George Wright III, host of The Daily Mastermind, is walking entrepreneurs and business owners through a four-step formula for building massive authority in their market. In this second installment, the focus shifts from strategy to execution: how to get in front of your audience not just once, but frequently, predictably, and in formats that keep working long after you hit publish.
Why Legacy Content Beats Social Media for Authority
Most entrepreneurs invest real time and energy in social media, only to watch those posts disappear into the feed within days. George draws a sharp distinction between that kind of content and what he calls legacy content.
Legacy content is content that continues to live.
A blog keeps accumulating search traffic for months or years. A podcast episode generates listens and visibility long after its release date. A feature in a magazine or on a website stays findable indefinitely. Social posts, by contrast, leave almost no trace a week later. If you want authority that compounds over time, you need to invest in the formats that compound with it.
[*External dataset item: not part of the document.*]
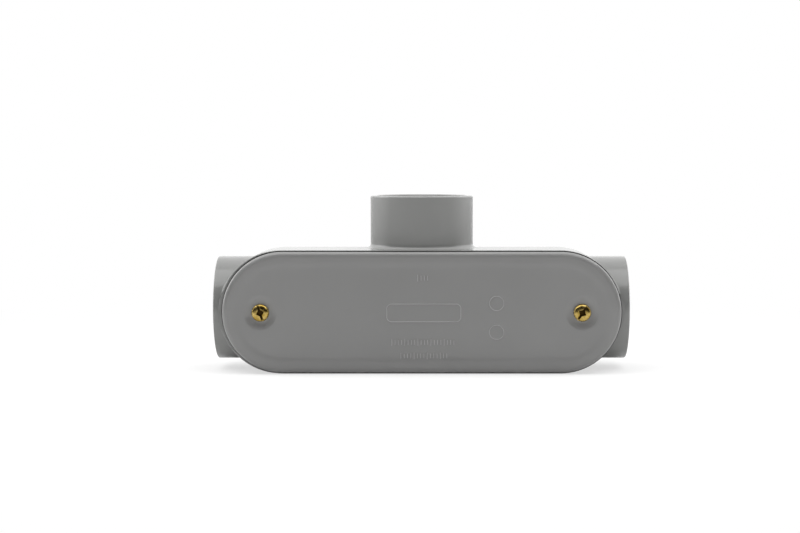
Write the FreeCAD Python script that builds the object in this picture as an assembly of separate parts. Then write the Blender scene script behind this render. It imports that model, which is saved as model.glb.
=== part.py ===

The Mirror Effect and Why Frequency Matters
Getting a single feature or quote is not enough. The real mechanism behind authority is what George calls the mirror effect.
There's this principle called the mirror effect, which means the more people see and notice you, the more they will trust and like you and want to do business with you.
That means the goal is not just to be featured, but to be featured frequently and predictably. When someone in your target market keeps encountering your name across podcasts, blogs, and magazines, you stop being a stranger and start being the obvious expert. Set a consistent cadence of outreach and publishing so your presence builds month over month.
Build Authority Inside Your Unique Talent Zone
Before you pursue any of this, George urges one critical prerequisite: build authority in the right area. He notes that even seven, eight, and nine-figure CEOs sometimes wrestle with imposter syndrome when they try to become the authority in a space that does not align with their actual strengths. His advice is direct: operate inside your unique talent, the area where you are both excellent and genuinely passionate.
You do not have to already be the top authority in a field. But you do have to build in a space where you are comfortable and confident. Choosing the right lane makes the entire process more sustainable and more credible, and it resolves the self-doubt that holds so many high achievers back.
As Jim Rohn put it, and George cites him as one of his most influential mentors:
Success is not to be pursued. It's to be attracted by the person that you become.
Building authority in your unique talent zone is exactly how you become that person.
What Legacy Content Looks Like in Practice
George offers a concrete example from the Authority Magazine Network, a group of ten publications his company operates. They featured Grant Cardone on the cover of Valiant CEO, then repurposed that same interview across the website and social media. Grant Cardone was later featured on another magazine cover, and Elena Cardone was featured as well. Marcus Lemonis from The Profit, Kathy Ireland, and Kevin Harrington from Shark Tank all received similar treatment.
The result? A single Grant Cardone interview generated 700,000 views once it was optimized and repurposed across multiple platforms. One simple piece of source content, distributed strategically, produced reach that most entrepreneurs never approach with individual posts.
The lesson is not that you need a celebrity guest. The lesson is that strategic placement in legacy formats, combined with deliberate repurposing, multiplies the impact of every piece you create.
How to Optimize Your Content for Omnipresence
Getting featured is only half the job. George emphasizes that you also need to optimize that content so people can actually find it. That means embedding your name, relevant keywords, and SEO-friendly language into every piece you publish or appear in. Without that, even a prominent feature can go unnoticed.
He points to early features he secured in USA Today and Fox News as a cautionary note: if nobody can find those placements in search, the credibility benefit stays locked away. Omnipresence is not about having the most impressive logos next to your name. It is about being discoverable across podcasts, magazines, blogs, and speaking stages so your target audience encounters you wherever they are looking.
Action Steps
- Choose two or three legacy content formats (podcast guesting, magazine features, long-form blog articles) and commit to showing up in them consistently rather than chasing social media volume.
- Set a schedule for outreach and publishing so your authority presence builds month over month with frequency and predictability.
- Optimize every feature you earn by ensuring your name, topic keywords, and clear subject focus are present so search engines can surface the content.
- Anchor your authority-building efforts in your unique talent zone: pick the one subject where you are genuinely excellent and passionate, and build from there.
- Take one piece of legacy content you already have and map out at least three ways to repurpose it across different platforms to extend its reach.
Building a body of legacy content takes time, but the investment compounds in ways that social media never can. Start today, stay consistent, and you create a presence that works for you around the clock. It is never too late to start living the life you were meant to live.